## begin Information provided
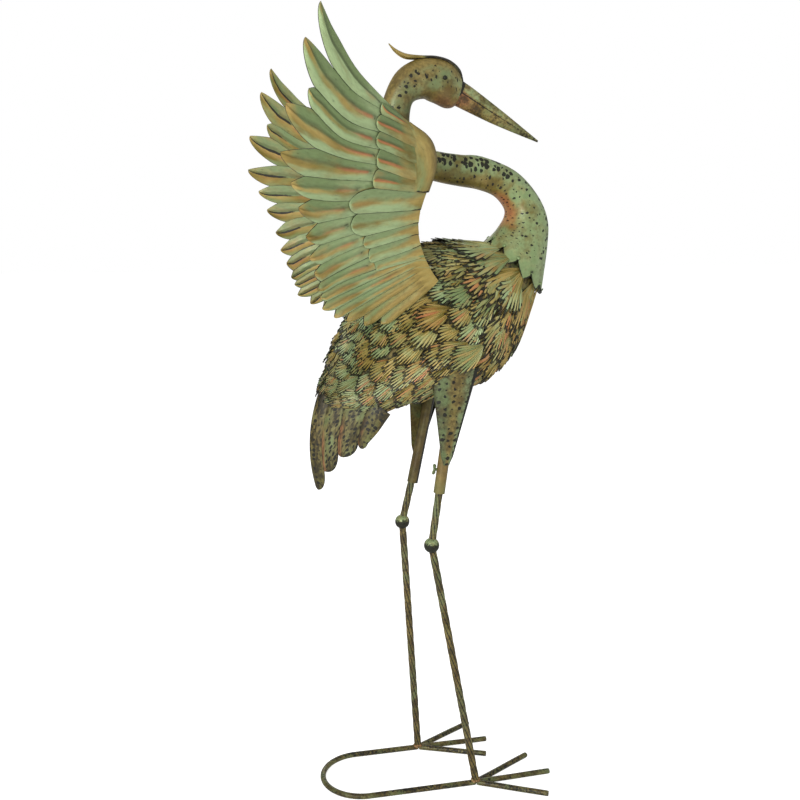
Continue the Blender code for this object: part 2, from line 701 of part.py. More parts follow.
def add_leg(side_name, leg):
    tube_foot, tube_top, knee, foot = leg_points(leg)
    up_tube = (tube_top - tube_foot).normalized()

    # Socket tube
    length = (tube_top - tube_foot).length
    bore = TUBE_RADIUS - TUBE_WALL
    profile = ((bore, 0), (TUBE_RADIUS, 0), (TUBE_RADIUS, length), (bore, length))
    tube = add_piece("leg_tube_" + side_name,
                     turned_mesh("leg_tube_" + side_name, profile, axis_matrix(tube_foot, up_tube)),
                     "olive")

    # Knee ball with a socket for each rod
    up_rod_end = tube_foot + up_tube * ROD_IN_TUBE
    to_tube = (tube_foot - knee).normalized()
    to_foot = (foot - knee).normalized()
    ball_mesh = bmesh.new()
    bmesh.ops.create_uvsphere(ball_mesh, u_segments=12, v_segments=8, radius=KNEE_BALL / 2)
    bmesh.ops.translate(ball_mesh, verts=ball_mesh.verts, vec=knee)
    ball = add_piece("knee_ball_" + side_name, finish_mesh("knee_ball_" + side_name, ball_mesh),
                     "iron")
    seat = KNEE_BALL / 2 - BALL_SOCKET
    for end, direction in (("upper", to_tube), ("lower", to_foot)):
        cutter = add_cutter(f"ball_socket_{end}_{side_name}", cylinder_mesh(
            f"ball_socket_{end}_{side_name}", LEG_ROD / 2 + GAP,
            knee + direction * (seat - GAP), knee + direction * KNEE_BALL))
        boolean(ball, "DIFFERENCE", cutter)

    # Rods: the upper one runs up inside the tube
    upper = [knee + to_tube * seat, tube_foot, up_rod_end]
    add_bar("leg_rod_upper_" + side_name, upper, LEG_ROD, 12, "rod")
    slope = math.hypot(to_foot.x, to_foot.y) / abs(to_foot.z)
    rim = LEG_ROD / 2 * slope
    lower_end = foot + (knee - foot).normalized() * rim
    add_bar("leg_rod_lower_" + side_name, [knee + to_foot * seat, lower_end], LEG_ROD, 12, "rod")

    # Thigh sheet
    thigh = add_piece("thigh_" + side_name, thigh_mesh("thigh_" + side_name, leg), "verdigris")
    solidify(thigh, SHEET, 0.0)

    # Thumb screw through the tube's wall
    turn = math.radians(leg["screw_angle"])
    outward = Vector((math.cos(turn), math.sin(turn), 0))
    outward = (outward - up_tube * outward.dot(up_tube)).normalized()
    seat_rise = THIGH_FOOT_RISE * FIGURE - SCREW_WING / 2 - SCREW_CLEARANCE
    seat_point = tube_foot + up_tube * seat_rise
    hole = add_cutter("screw_hole_" + side_name, cylinder_mesh(
        "screw_hole_" + side_name, SCREW_SHANK / 2 + GAP, seat_point,
        seat_point + outward * TUBE_RADIUS * 2, 8))
    boolean(tube, "DIFFERENCE", hole)
    shank_end = seat_point + outward * (TUBE_RADIUS + SCREW_REACH)
    screw = add_piece("thumb_screw_" + side_name, cylinder_mesh(
        "thumb_screw_" + side_name, SCREW_SHANK / 2,
        seat_point + outward * (LEG_ROD / 2 + GAP), shank_end, 8), "iron")
    wing = bmesh.new()
    bmesh.ops.create_cube(wing, size=1.0)
    shape = Matrix.Diagonal((SCREW_SHANK * 0.45, SCREW_WING, SCREW_SHANK * 1.1, 1))
    turned = Matrix((up_tube.cross(outward), up_tube, outward)).transposed().to_4x4()
    bmesh.ops.transform(wing, matrix=Matrix.Translation(shank_end) @ turned @ shape,
                        verts=wing.verts)
    screw_wing = add_cutter("screw_wing_" + side_name,
                            finish_mesh("screw_wing_" + side_name, wing))
    boolean(screw, "UNION", screw_wing)
    return thigh, tube


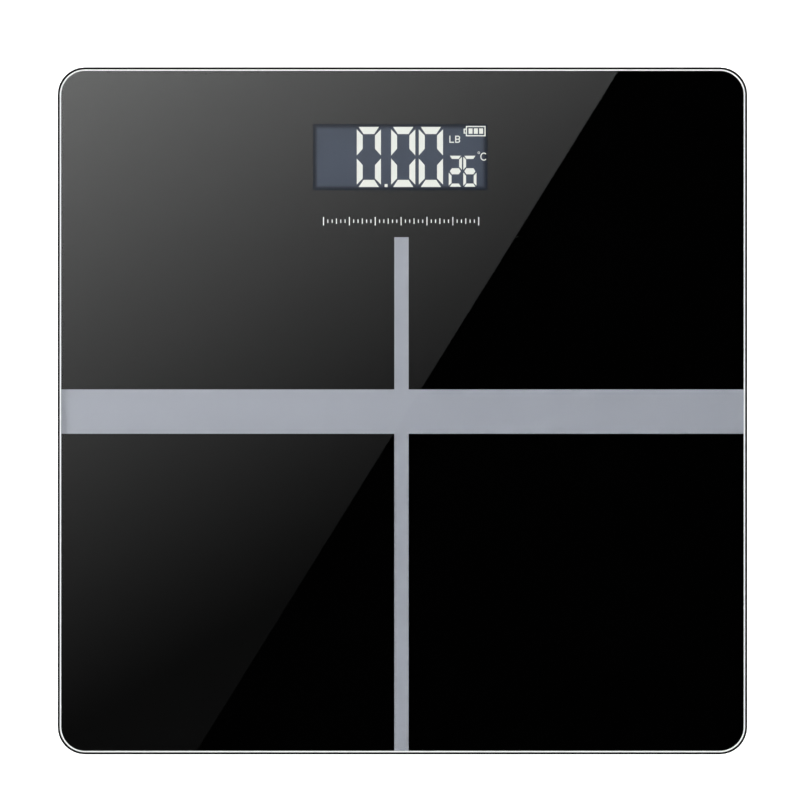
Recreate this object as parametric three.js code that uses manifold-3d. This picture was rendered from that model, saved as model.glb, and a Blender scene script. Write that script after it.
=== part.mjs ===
// Digital bathroom scale: a square glass platform on a moulded base that stands on four load cell feet.
// Millimetres, +Z up. The origin is on the floor under the middle of the platform, and +Y points to the
// edge nearest the display.

import * as THREE from "three";
import { mergeVertices } from "three/addons/utils/BufferGeometryUtils.js";
import Module from "manifold-3d";

const wasm = await Module();
wasm.setup();

// ---- Driving dimensions ----------------------------------------------------------------------------

// General fits
const CLEARANCE = 0.3; // between pieces that touch or slide
const CORNER_STEPS = 8; // facets in a quarter circle of an outline's corner
const FOOT_FACETS = 32; // facets round a foot
const HIDDEN_FACETS = 20; // facets round a piece that the casing hides

// Platform
const WIDTH = 280; // X, over the base rim
const DEPTH = 279; // Y, over the base rim
const CORNER_RADIUS = 11;
const GLASS_THICKNESS = 6;
const GLASS_MARGIN = 0.65; // how far the base rim stands proud of the glass
const ARRIS = 0.6; // ground edge of the glass, at top and bottom
const INK_THICKNESS = 0.1;
const INK_GAP = 0.1; // between ink layers, and between ink and glass

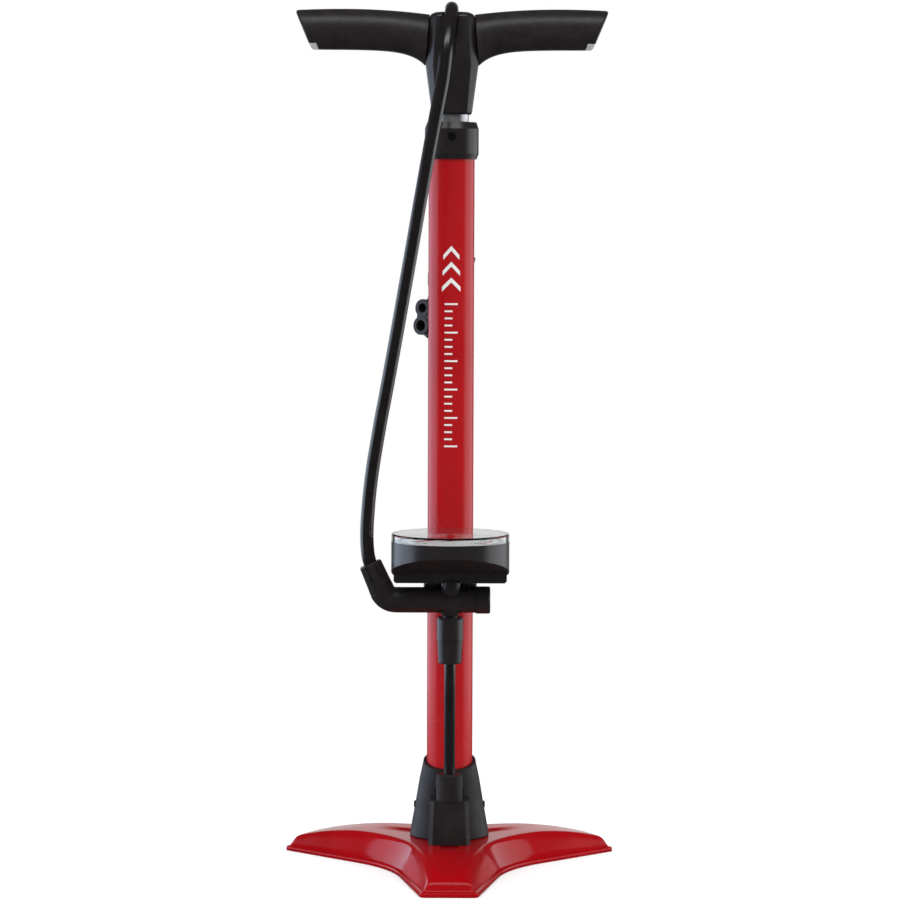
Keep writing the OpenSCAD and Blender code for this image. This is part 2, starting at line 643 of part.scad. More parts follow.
module rod_wiper() color(rubber) translate([0, 0, barrel_top + 4]) difference() {
    cylinder(r = 14.5, h = 5.5, $fn = round_fn);
    translate([0, 0, -1]) cylinder(r = rod_r + 0.06, h = 10, $fn = round_fn);
}

// ---------------------------------------------------------------- rod and piston
piston_z0 = 50;
piston_z1 = 66;
rod_top = 628;

module piston_rod() color(silver) difference() {
    translate([0, 0, piston_z1]) cylinder(r = rod_r, h = rod_top - piston_z1, $fn = 128);
    translate([0, 0, piston_z1 - 1]) cylinder(r = rod_r - 2, h = 700, $fn = 96);
    translate([0, 0, 596]) rotate([-90, 0, 0]) cylinder(r = 2.5, h = 20, $fn = 32);
}

module piston() color("#dcd9cf") difference() {
    union() {
        rotate_extrude($fn = round_fn)
            polygon([[0, piston_z0], [bore_r - 0.4, piston_z0], [bore_r - 0.4, 54],
                [13.4, 54], [13.4, 58.6], [bore_r - 0.4, 58.6], [bore_r - 0.4, piston_z1 - 0.05],
                [0, piston_z1 - 0.05]]);
        translate([0, 0, piston_z1 - 1]) cylinder(r = rod_r - 2 - fit, h = 15, $fn = 96);
    }
    translate([0, 0, 40]) cylinder(r = 3 + fit, h = 60, $fn = 32);
    translate([0, 0, 45]) cylinder(r = 6, h = 9, $fn = 48);
}

module piston_seal() color(rubber) translate([0, 0, 56.3]) o_ring(14.7, 1.25);

module piston_bolt() color(silver) difference() {
    union() {
        translate([0, 0, 50.6]) cylinder(r = 5.4, h = 3.3, $fn = 48);
        translate([0, 0, 53.5]) cylinder(r = 3, h = 30, $fn = 32);
    }
    translate([0, 0, 50]) cylinder(r = 2.6, h = 2.6, $fn = 6);
}

module top_bumper() color(rubber) translate([0, 0, piston_z1 + 0.2]) difference() {
    cylinder(r = bore_r - 0.5, h = 6, $fn = round_fn);
    translate([0, 0, -1]) cylinder(r = rod_r + 0.04, h = 10, $fn = round_fn);
}

// ---------------------------------------------------------------- handle
bar_r = 7;
core_x = 20;
seam_x = 16.85;

// Eight-sided slab: half widths in x and y, corner cut, height
module oct_slab(hx, hy, cut, z) {
    translate([0, 0, z]) linear_extrude(0.2)
        polygon([[hx, -hy + cut], [hx, hy - cut], [hx - cut, hy], [-hx + cut, hy],
            [-hx, hy - cut], [-hx, -hy + cut], [-hx + cut, -hy], [hx - cut, -hy]]);
}

module handle_core() color(black) difference() {
    union() {
        hull() {
            oct_slab(15.1, 15.4, 4.5, stem_z0);
            oct_slab(core_x, 17.4, 6.5, 611);
        }
        hull() {
            oct_slab(core_x, 17.4, 6.5, 611);
            oct_slab(seam_x, 17.4, 5.5, 649.2);
            oct_slab(12.4, 13.6, 5, 651.4);
        }
        translate([-98, 0, bar_z]) rotate([0, 90, 0]) cylinder(r = bar_r, h = 196, $fn = 64);
    }
    translate([0, 0, stem_z0 - 1]) cylinder(r = rod_r + 0.04, h = rod_top + 1.6 - stem_z0,
        $fn = 128);
    translate([loop_x, 0, loop_z]) rotate([90, 0, 90])
        rotate_extrude(angle = 180, $fn = 160)
        translate([loop_r, 0]) circle(hose_r + 0.45, $fn = 48);
    translate([-8, -20, 619]) rotate([0, 4.5, 0]) cube([10.3, 6, 50]);
    translate([0, 0, 596]) rotate([-90, 0, 0]) {
        cylinder(r = 2.5 + fit, h = 30, $fn = 32);
        translate([0, 0, 13.8]) cylinder(r = 4.6, h = 10, $fn = 48);
    }
}

module handle_screw() color(silver) translate([0, 0, 596]) rotate([-90, 0, 0]) difference() {
    union() {
        translate([0, 0, 11.2]) cylinder(r = 2.45, h = 2.8, $fn = 32);
        translate([0, 0, 13.85]) cylinder(r = 4.3, h = 2.2, $fn = 48);
    }
    translate([0, 0, 15]) cylinder(r = 2, h = 2, $fn = 6);
}

// Grip: a loft of soft-cornered sections whose end is cut on the slant
grip_stations = [0, 0.04, 0.1, 0.2, 0.34, 0.5, 0.66, 0.8, 0.92, 0.98, 1];
grip_inner_x = 18.75;
grip_slant = 0.42;
grip_mid_z = 641;
inner_slant = 0.082;
inner_mid_z = 628;
tab_x = 102.6;
tab_z = 627.7;
tab_lean = 0.34;
function grip_x(s) = mix(grip_inner_x, handle_half - 5, s);
function grip_top(x) =
    x < 80 ? 654.1 - 4.3 * pow((80 - x) / 63, 2) : 654.1 - 1.2 * pow((x - 80) / 37, 2);
function grip_low(x) = 623.2 - 10.2 * exp(-(x - 21) / 13);
function grip_depth(s) = 15.4 - 1.4 * s - (s > 0.95 ? (s - 0.95) * 16 : 0);
function soft(v) = sign(v) * pow(abs(v), 0.72);
function grip_ring(side, s, n) =
    let (x = grip_x(s), top = grip_top(x), low = grip_low(x), mid = (top + low) / 2,
        hz = (top - low) / 2, shrink = s > 0.99 ? 0.94 : 1)
    [for (k = [0:n - 1]) let (a = -side * 360 * (k + 0.5) / n,
        z = mid + shrink * hz * soft(sin(a)),
        slant = grip_slant * pow(s, 3) * (z - grip_mid_z)
            - inner_slant * pow(1 - s, 3) * (z - inner_mid_z))
        [side * (x + slant), shrink * grip_depth(s) * soft(cos(a)), z]];
module grip_loft(side) {
    ring_stack([for (s = grip_stations) grip_ring(side, s, 24)]);
}

// Space for the tab at the grip's lower outer corner, grown by gap on its two inner faces
module tab_space(side, gap) {
    reach = 30;
    rotate([90, 0, 0]) linear_extrude(60, center = true)
        polygon([[side * (tab_x - gap), tab_z + gap], [side * (tab_x + reach), tab_z + gap],
            [side * (tab_x + reach), tab_z - reach],
            [side * (tab_x - gap - tab_lean * (reach + gap)), tab_z - reach]]);
}

module grip(side) color(rubber) difference() {
    grip_loft(side);
    translate([side * 10, 0, bar_z]) rotate([0, side * 90, 0])
        cylinder(r = bar_r + 0.1, h = 88.4, $fn = 64);
    tab_space(side, 0.05);
}

module grip_left() grip(-1);
module grip_right() grip(1);

module grip_end_inserts() color(silver)
    for (side = [-1, 1]) intersection() {
        grip_loft(side);
        tab_space(side, 0);
    }

// ---------------------------------------------------------------- pump head
head_at = [-11.4, 30, 419.4];
head_turn = -126.87;
head_tilt = 5;
bore_hi = 6.9;
bore_lo = -6.7;
ferrule_z0 = 19;
head_low = -16.5;

// Local frame of the head: +X out of the valve holes, +Z along the hose
module at_head() {
    translate(head_at) rotate([0, head_tilt, 0]) rotate([0, 0, head_turn]) children();
}

module along_x(z, x0, x1, r, fn) {
    translate([x0, 0, z]) rotate([0, 90, 0]) cylinder(r = r, h = x1 - x0, $fn = fn);
}

pivot = [-10.5, 0, -2];
module head_body() color(soft_black) at_head() difference() {
    union() {
        rotate_extrude($fn = round_fn)
            polygon([[0, head_low], [5.4, head_low], [8.2, head_low + 2], [9.6, head_low + 5.5],
                [9.6, 8], [7.6, ferrule_z0 - 2], [7.2, ferrule_z0], [0, ferrule_z0]]);
        along_x(bore_hi, 0, 19, 6.8, 64);
        along_x(bore_lo, 0, 19, 7.1, 64);
        translate([0, -4.5, bore_lo]) cube([18.8, 9, bore_hi - bore_lo]);
        translate([-14.5, -7.2, -8]) cube([10, 14.4, 12]);
    }
    along_x(bore_hi, 2, 16, 5.2, 48);
    along_x(bore_lo, 2, 16, 5.2, 48);
    along_x(bore_hi, 10, 25, 3.65, 48);
    along_x(bore_lo, 10, 25, 4.2, 48);
    translate([-3.4, -3.2, -13]) cube([9, 6.4, 26]);
    translate([-20, -3.9, -14]) cube([17.4, 7.8, 24]);
    translate([0, 0, 12]) cylinder(r = 2, h = 20, $fn = 32);
    translate([0, 0, 17]) cylinder(r = hose_r + 0.2, h = 20, $fn = 48);
    translate(pivot) rotate([90, 0, 0]) cylinder(r = 1.5 + fit, h = 40, $fn = 32, center = true);
}

module head_ferrule() color(silver) at_head() difference() {
    rotate_extrude($fn = round_fn)
        polygon([[0, ferrule_z0 + 0.1], [7.2, ferrule_z0 + 0.1], [7.2, 36.5], [6.5, 38], [0, 38]]);
    translate([0, 0, 10]) cylinder(r = hose_r + 0.45, h = 40, $fn = 48);
}

module gasket(z, bore) {
    difference() {
        along_x(z, 8.6, 15.9, 5.15, 48);
        along_x(z, 8, 17, bore, 48);
    }
}

module head_gaskets() color("#2a2a2c") at_head() {
    gasket(bore_hi, 3.1);
    gasket(bore_lo, 3.95);
}

module head_plunger() color("#d8d5c8") at_head() difference() {
    union() {
        translate([-1.6, -2.9, -12]) cube([4.4, 5.8, 24]);
        along_x(pivot.z, -5.2, -1.5, 2.4, 32);
        along_x(bore_hi, 2.7, 6.4, 5.1, 48);
        along_x(bore_lo, 2.7, 6.4, 5.1, 48);
    }
    along_x(bore_hi, 4, 8, 2, 32);
    along_x(bore_lo, 4, 8, 2, 32);
}

lever_rise = 65;
module head_lever() color(black) at_head() translate(pivot) difference() {
    union() {
        rotate([90, 0, 0]) cylinder(r = 4.6, h = 6.8, $fn = 64, center = true);
        rotate([0, lever_rise - 180, 0]) lever_blade();
    }
    rotate([90, 0, 0]) cylinder(r = 1.5 + 0.05, h = 40, $fn = 32, center = true);
}

// Blade of the lever, along local +X before it is turned round
module lever_blade() {
    hull() {
        translate([2, 0, 0]) cube([2, 6.6, 7], center = true);
        translate([22, 0, 1]) cube([2, 9, 5], center = true);
    }
    hull() {
        translate([21, 0, 1]) cube([2, 9, 5], center = true);
        translate([55.6, 0, 2.5]) cylinder(r = 3.4, h = 3, $fn = 32);
    }
}

module lever_pin() color(silver) at_head() translate(pivot) rotate([90, 0, 0])
    cylinder(r = 1.5, h = 14, $fn = 32, center = true);

// Clip stuck to the back of the barrel, holding the head's ferrule
clip_z0 = 444;
clip_z1 = 454;
clip_axis = [-8.8, 30];
clip_bore = 7.8;
module clip_sector(r0, r1, a0, a1, z0, z1) {
    translate([0, 0, z0]) rotate([0, 0, a0]) rotate_extrude(angle = a1 - a0, $fn = 128)
        translate([r0, 0]) square([r1 - r0, z1 - z0]);
}

module head_clip() color(black) difference() {
    union() {
        clip_sector(barrel_r + 0.9, barrel_r + 3, 78, 134, clip_z0 - 6, clip_z1 + 6);
        translate([clip_axis.x, clip_axis.y, clip_z0]) cylinder(r = 9.3, h = clip_z1 - clip_z0,
            $fn = 96);
        translate([-12.2, 17, clip_z0]) cube([9, 9, clip_z1 - clip_z0]);
    }
    translate([clip_axis.x, clip_axis.y, clip_z0 - 1]) cylinder(r = clip_bore, h = 20, $fn = 96);
    translate([clip_axis.x - 5.6, clip_axis.y, clip_z0 - 1]) cube([11.2, 20, 20]);
    translate([0, 0, clip_z0 - 10]) cylinder(r = barrel_r + 0.9, h = 40, $fn = 128);
}

module clip_pad() color("#3a3a3a")
    clip_sector(barrel_r + 0.02, barrel_r + 0.88, 80, 132, clip_z0 - 5, clip_z1 + 5);

base_plate();
rubber_feet();
base_bolts();
base_collar();
collar_screws();
barrel();
barrel_seal();
check_ball();
check_spring();
outlet_ferrule();
riser_tube();
riser_sleeve();
riser_nut();
riser_seal();
manifold();
manifold_cap();
manifold_seals();
manifold_screws();
swivel_elbow();
hose_nut();
main_hose();
clamp_front();
clamp_rear();
clamp_screws();
gauge_housing();
gauge_dial();
gauge_lens();
gauge_seal();
bourdon_tube();
gauge_movement();
gauge_pointer();
top_cap();
cap_screw();
guide_bush();
rod_wiper();
piston_rod();
piston();
piston_seal();
piston_bolt();
top_bumper();
handle_core();
handle_screw();
grip_left();
grip_right();
grip_end_inserts();
head_body();
head_ferrule();
head_gaskets();
head_plunger();
head_lever();
lever_pin();
head_clip();
clip_pad();
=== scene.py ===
"""Floor bike pump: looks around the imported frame. Metres; +Z up, front towards -Y."""
import math

import bmesh
import bpy
from mathutils import Matrix, Vector


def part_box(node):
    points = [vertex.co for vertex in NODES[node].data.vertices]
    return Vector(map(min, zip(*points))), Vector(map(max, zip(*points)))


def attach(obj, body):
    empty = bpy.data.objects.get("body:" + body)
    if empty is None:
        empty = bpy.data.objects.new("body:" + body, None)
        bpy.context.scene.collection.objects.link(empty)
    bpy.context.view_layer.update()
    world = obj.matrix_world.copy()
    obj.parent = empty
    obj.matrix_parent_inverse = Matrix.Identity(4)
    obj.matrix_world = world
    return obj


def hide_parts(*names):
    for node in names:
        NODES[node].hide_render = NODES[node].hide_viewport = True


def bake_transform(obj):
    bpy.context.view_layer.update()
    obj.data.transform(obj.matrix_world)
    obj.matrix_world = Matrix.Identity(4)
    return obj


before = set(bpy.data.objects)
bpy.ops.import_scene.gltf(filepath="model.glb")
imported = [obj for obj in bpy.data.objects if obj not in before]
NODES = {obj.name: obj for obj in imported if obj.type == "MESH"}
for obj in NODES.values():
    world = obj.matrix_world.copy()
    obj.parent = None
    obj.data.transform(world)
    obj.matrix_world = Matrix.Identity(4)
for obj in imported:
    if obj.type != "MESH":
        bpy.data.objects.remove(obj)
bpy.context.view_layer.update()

MM = 0.001


# ------------------------------------------------------------------ materials
def srgb(r, g, b):
    """8-bit sRGB to linear."""
    def one(c):
        c /= 255
        return c / 12.92 if c <= 0.04045 else ((c + 0.055) / 1.055) ** 2.4
    return (one(r), one(g), one(b), 1.0)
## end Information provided
- What you are asked to do:
Print exactly the lines above from the one with "gauge_dial();" to the one with "in imported if", including both.

- Result:
gauge_dial();
gauge_lens();
gauge_seal();
bourdon_tube();
gauge_movement();
gauge_pointer();
top_cap();
cap_screw();
guide_bush();
rod_wiper();
piston_rod();
piston();
piston_seal();
piston_bolt();
top_bumper();
handle_core();
handle_screw();
grip_left();
grip_right();
grip_end_inserts();
head_body();
head_ferrule();
head_gaskets();
head_plunger();
head_lever();
lever_pin();
head_clip();
clip_pad();
=== scene.py ===
"""Floor bike pump: looks around the imported frame. Metres; +Z up, front towards -Y."""
import math

import bmesh
import bpy
from mathutils import Matrix, Vector


def part_box(node):
    points = [vertex.co for vertex in NODES[node].data.vertices]
    return Vector(map(min, zip(*points))), Vector(map(max, zip(*points)))


def attach(obj, body):
    empty = bpy.data.objects.get("body:" + body)
    if empty is None:
        empty = bpy.data.objects.new("body:" + body, None)
        bpy.context.scene.collection.objects.link(empty)
    bpy.context.view_layer.update()
    world = obj.matrix_world.copy()
    obj.parent = empty
    obj.matrix_parent_inverse = Matrix.Identity(4)
    obj.matrix_world = world
    return obj


def hide_parts(*names):
    for node in names:
        NODES[node].hide_render = NODES[node].hide_viewport = True


def bake_transform(obj):
    bpy.context.view_layer.update()
    obj.data.transform(obj.matrix_world)
    obj.matrix_world = Matrix.Identity(4)
    return obj


before = set(bpy.data.objects)
bpy.ops.import_scene.gltf(filepath="model.glb")
imported = [obj for obj in bpy.data.objects if obj not in before]
NODES = {obj.name: obj for obj in imported if obj.type == "MESH"}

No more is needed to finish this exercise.